→ Task goal: Copy every record below, exactly as written.

Records with modeling code:
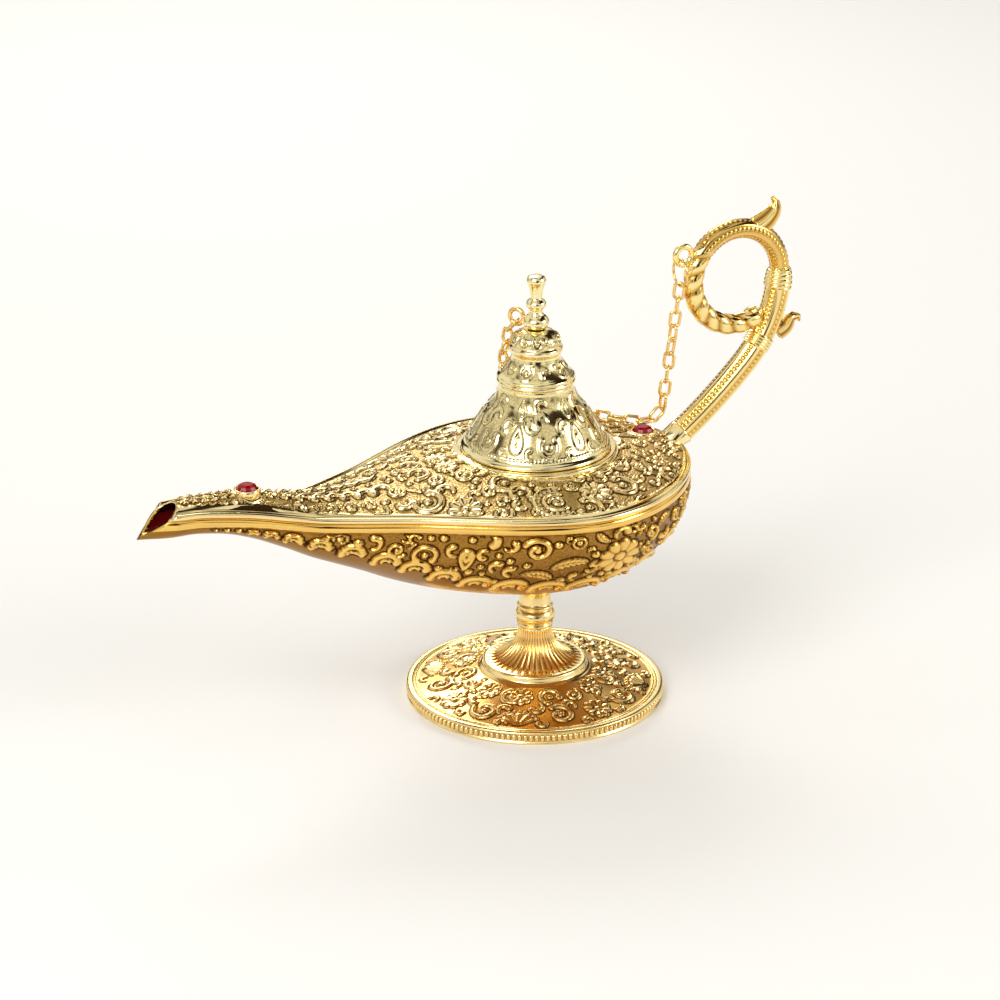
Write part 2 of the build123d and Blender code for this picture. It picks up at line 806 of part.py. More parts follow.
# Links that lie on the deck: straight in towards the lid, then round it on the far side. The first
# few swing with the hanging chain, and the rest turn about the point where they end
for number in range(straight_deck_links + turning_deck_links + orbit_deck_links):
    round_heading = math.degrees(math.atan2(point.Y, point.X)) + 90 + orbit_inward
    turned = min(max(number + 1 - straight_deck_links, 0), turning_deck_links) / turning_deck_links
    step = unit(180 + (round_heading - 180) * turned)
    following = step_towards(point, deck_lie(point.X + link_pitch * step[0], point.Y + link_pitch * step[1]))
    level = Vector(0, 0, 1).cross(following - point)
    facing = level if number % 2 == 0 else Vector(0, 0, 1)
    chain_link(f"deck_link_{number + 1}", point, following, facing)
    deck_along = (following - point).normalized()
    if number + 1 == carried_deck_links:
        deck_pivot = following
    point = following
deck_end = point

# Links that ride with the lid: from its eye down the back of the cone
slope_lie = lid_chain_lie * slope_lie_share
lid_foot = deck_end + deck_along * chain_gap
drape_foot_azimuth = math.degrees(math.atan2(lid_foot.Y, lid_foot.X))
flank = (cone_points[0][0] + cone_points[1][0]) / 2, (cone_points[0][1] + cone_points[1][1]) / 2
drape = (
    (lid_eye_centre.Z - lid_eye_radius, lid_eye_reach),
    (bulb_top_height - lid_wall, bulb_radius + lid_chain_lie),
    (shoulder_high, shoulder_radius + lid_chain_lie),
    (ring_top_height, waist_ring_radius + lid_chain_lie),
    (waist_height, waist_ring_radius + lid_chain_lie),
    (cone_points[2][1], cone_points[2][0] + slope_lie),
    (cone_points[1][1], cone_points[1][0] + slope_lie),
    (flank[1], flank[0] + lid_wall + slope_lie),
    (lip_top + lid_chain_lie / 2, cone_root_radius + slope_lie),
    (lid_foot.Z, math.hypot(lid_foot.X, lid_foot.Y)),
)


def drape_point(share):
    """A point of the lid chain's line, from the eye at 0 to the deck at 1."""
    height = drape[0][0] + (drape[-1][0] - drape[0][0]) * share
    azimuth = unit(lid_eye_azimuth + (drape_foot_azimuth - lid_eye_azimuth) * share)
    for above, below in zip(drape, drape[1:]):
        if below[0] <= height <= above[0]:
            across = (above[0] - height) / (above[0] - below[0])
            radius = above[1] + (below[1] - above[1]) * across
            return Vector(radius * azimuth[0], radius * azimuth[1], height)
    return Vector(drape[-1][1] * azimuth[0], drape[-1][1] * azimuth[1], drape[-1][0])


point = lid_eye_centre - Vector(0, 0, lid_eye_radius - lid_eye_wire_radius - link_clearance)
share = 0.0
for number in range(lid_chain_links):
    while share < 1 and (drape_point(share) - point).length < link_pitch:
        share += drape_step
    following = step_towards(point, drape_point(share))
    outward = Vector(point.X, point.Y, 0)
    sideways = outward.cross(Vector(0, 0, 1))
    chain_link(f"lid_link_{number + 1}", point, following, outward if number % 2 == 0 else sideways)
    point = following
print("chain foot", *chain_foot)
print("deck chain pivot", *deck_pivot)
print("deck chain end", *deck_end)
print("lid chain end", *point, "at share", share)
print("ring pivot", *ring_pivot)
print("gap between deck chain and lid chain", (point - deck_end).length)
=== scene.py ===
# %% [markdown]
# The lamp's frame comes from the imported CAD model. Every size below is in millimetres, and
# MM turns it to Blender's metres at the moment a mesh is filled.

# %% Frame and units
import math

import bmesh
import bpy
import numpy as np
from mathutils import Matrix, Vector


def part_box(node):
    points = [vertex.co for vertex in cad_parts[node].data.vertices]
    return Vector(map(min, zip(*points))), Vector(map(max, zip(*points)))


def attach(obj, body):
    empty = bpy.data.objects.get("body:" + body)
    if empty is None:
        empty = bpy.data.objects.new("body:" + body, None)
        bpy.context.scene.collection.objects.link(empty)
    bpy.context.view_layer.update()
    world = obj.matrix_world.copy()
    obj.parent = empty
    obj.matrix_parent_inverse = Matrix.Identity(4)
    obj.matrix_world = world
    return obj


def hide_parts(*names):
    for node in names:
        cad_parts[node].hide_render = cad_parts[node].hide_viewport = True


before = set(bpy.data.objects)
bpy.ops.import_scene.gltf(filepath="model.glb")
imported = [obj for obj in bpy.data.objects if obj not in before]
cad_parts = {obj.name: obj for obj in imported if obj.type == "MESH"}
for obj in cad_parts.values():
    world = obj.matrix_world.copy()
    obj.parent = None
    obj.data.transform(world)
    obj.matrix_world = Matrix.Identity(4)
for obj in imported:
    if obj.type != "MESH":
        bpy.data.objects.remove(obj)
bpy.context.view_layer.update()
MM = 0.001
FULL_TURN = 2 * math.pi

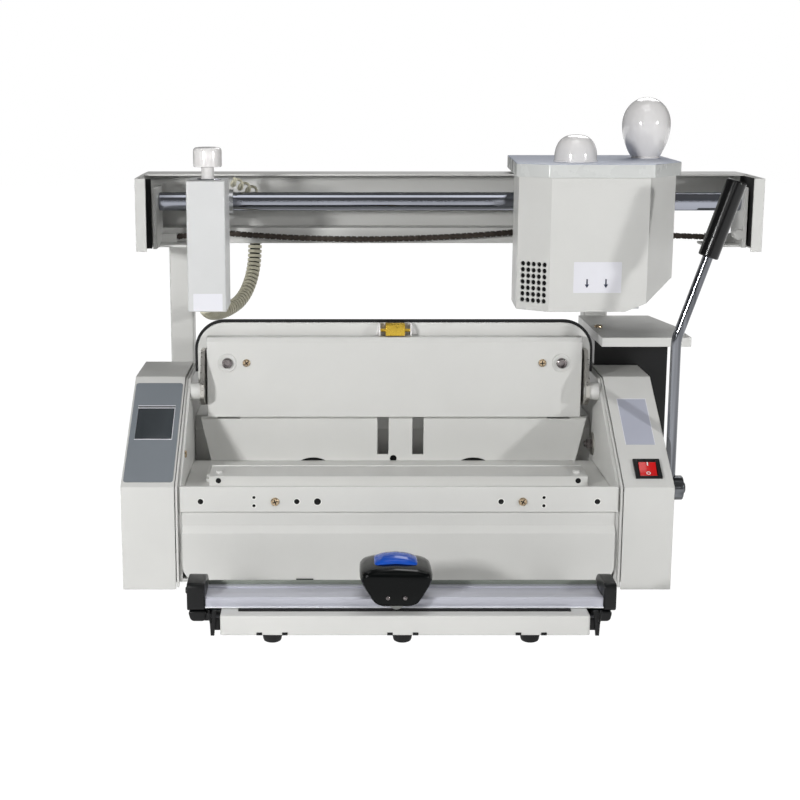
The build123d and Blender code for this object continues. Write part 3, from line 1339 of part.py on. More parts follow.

→ Response to the exercise:
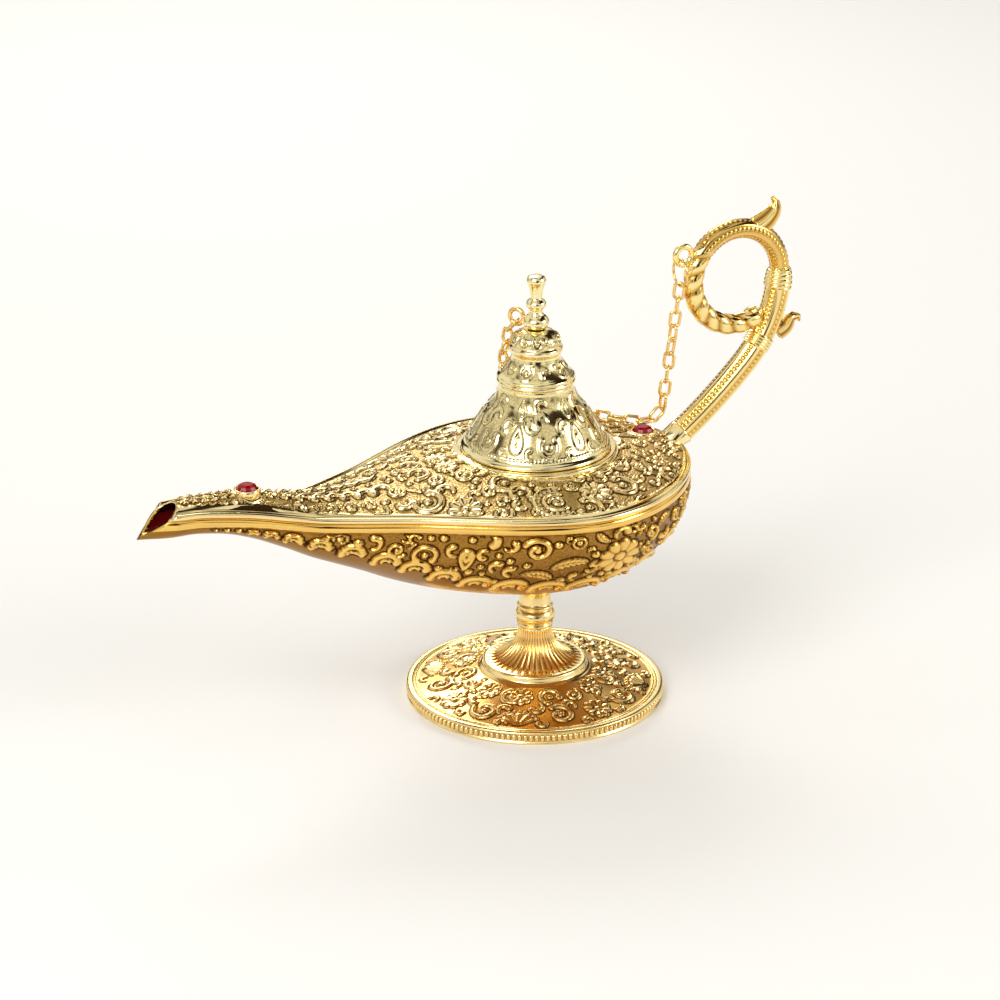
Write part 2 of the build123d and Blender code for this picture. It picks up at line 806 of part.py. More parts follow.
# Links that lie on the deck: straight in towards the lid, then round it on the far side. The first
# few swing with the hanging chain, and the rest turn about the point where they end
for number in range(straight_deck_links + turning_deck_links + orbit_deck_links):
    round_heading = math.degrees(math.atan2(point.Y, point.X)) + 90 + orbit_inward
    turned = min(max(number + 1 - straight_deck_links, 0), turning_deck_links) / turning_deck_links
    step = unit(180 + (round_heading - 180) * turned)
    following = step_towards(point, deck_lie(point.X + link_pitch * step[0], point.Y + link_pitch * step[1]))
    level = Vector(0, 0, 1).cross(following - point)
    facing = level if number % 2 == 0 else Vector(0, 0, 1)
    chain_link(f"deck_link_{number + 1}", point, following, facing)
    deck_along = (following - point).normalized()
    if number + 1 == carried_deck_links:
        deck_pivot = following
    point = following
deck_end = point

# Links that ride with the lid: from its eye down the back of the cone
slope_lie = lid_chain_lie * slope_lie_share
lid_foot = deck_end + deck_along * chain_gap
drape_foot_azimuth = math.degrees(math.atan2(lid_foot.Y, lid_foot.X))
flank = (cone_points[0][0] + cone_points[1][0]) / 2, (cone_points[0][1] + cone_points[1][1]) / 2
drape = (
    (lid_eye_centre.Z - lid_eye_radius, lid_eye_reach),
    (bulb_top_height - lid_wall, bulb_radius + lid_chain_lie),
    (shoulder_high, shoulder_radius + lid_chain_lie),
    (ring_top_height, waist_ring_radius + lid_chain_lie),
    (waist_height, waist_ring_radius + lid_chain_lie),
    (cone_points[2][1], cone_points[2][0] + slope_lie),
    (cone_points[1][1], cone_points[1][0] + slope_lie),
    (flank[1], flank[0] + lid_wall + slope_lie),
    (lip_top + lid_chain_lie / 2, cone_root_radius + slope_lie),
    (lid_foot.Z, math.hypot(lid_foot.X, lid_foot.Y)),
)


def drape_point(share):
    """A point of the lid chain's line, from the eye at 0 to the deck at 1."""
    height = drape[0][0] + (drape[-1][0] - drape[0][0]) * share
    azimuth = unit(lid_eye_azimuth + (drape_foot_azimuth - lid_eye_azimuth) * share)
    for above, below in zip(drape, drape[1:]):
        if below[0] <= height <= above[0]:
            across = (above[0] - height) / (above[0] - below[0])
            radius = above[1] + (below[1] - above[1]) * across
            return Vector(radius * azimuth[0], radius * azimuth[1], height)
    return Vector(drape[-1][1] * azimuth[0], drape[-1][1] * azimuth[1], drape[-1][0])


point = lid_eye_centre - Vector(0, 0, lid_eye_radius - lid_eye_wire_radius - link_clearance)
share = 0.0
for number in range(lid_chain_links):
    while share < 1 and (drape_point(share) - point).length < link_pitch:
        share += drape_step
    following = step_towards(point, drape_point(share))
    outward = Vector(point.X, point.Y, 0)
    sideways = outward.cross(Vector(0, 0, 1))
    chain_link(f"lid_link_{number + 1}", point, following, outward if number % 2 == 0 else sideways)
    point = following
print("chain foot", *chain_foot)
print("deck chain pivot", *deck_pivot)
print("deck chain end", *deck_end)
print("lid chain end", *point, "at share", share)
print("ring pivot", *ring_pivot)
print("gap between deck chain and lid chain", (point - deck_end).length)
=== scene.py ===
# %% [markdown]
# The lamp's frame comes from the imported CAD model. Every size below is in millimetres, and
# MM turns it to Blender's metres at the moment a mesh is filled.

# %% Frame and units
import math

import bmesh
import bpy
import numpy as np
from mathutils import Matrix, Vector


def part_box(node):
    points = [vertex.co for vertex in cad_parts[node].data.vertices]
    return Vector(map(min, zip(*points))), Vector(map(max, zip(*points)))


def attach(obj, body):
    empty = bpy.data.objects.get("body:" + body)
    if empty is None:
        empty = bpy.data.objects.new("body:" + body, None)
        bpy.context.scene.collection.objects.link(empty)
    bpy.context.view_layer.update()
    world = obj.matrix_world.copy()
    obj.parent = empty
    obj.matrix_parent_inverse = Matrix.Identity(4)
    obj.matrix_world = world
    return obj


def hide_parts(*names):
    for node in names:
        cad_parts[node].hide_render = cad_parts[node].hide_viewport = True


before = set(bpy.data.objects)
bpy.ops.import_scene.gltf(filepath="model.glb")
imported = [obj for obj in bpy.data.objects if obj not in before]
cad_parts = {obj.name: obj for obj in imported if obj.type == "MESH"}
for obj in cad_parts.values():
    world = obj.matrix_world.copy()
    obj.parent = None
    obj.data.transform(world)
    obj.matrix_world = Matrix.Identity(4)
for obj in imported:
    if obj.type != "MESH":
        bpy.data.objects.remove(obj)
bpy.context.view_layer.update()
MM = 0.001
FULL_TURN = 2 * math.pi

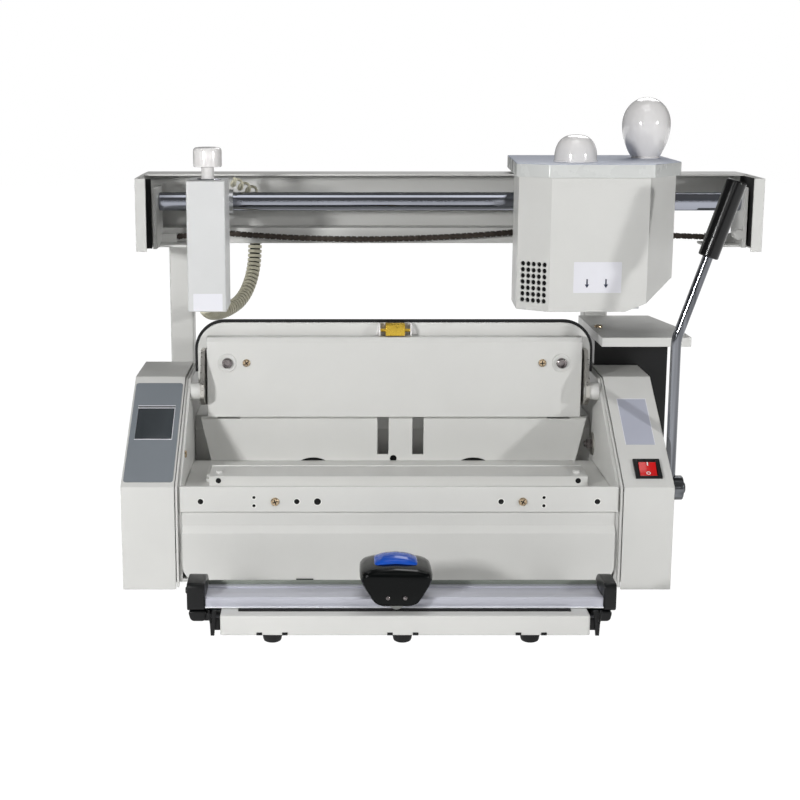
The build123d and Blender code for this object continues. Write part 3, from line 1339 of part.py on. More parts follow.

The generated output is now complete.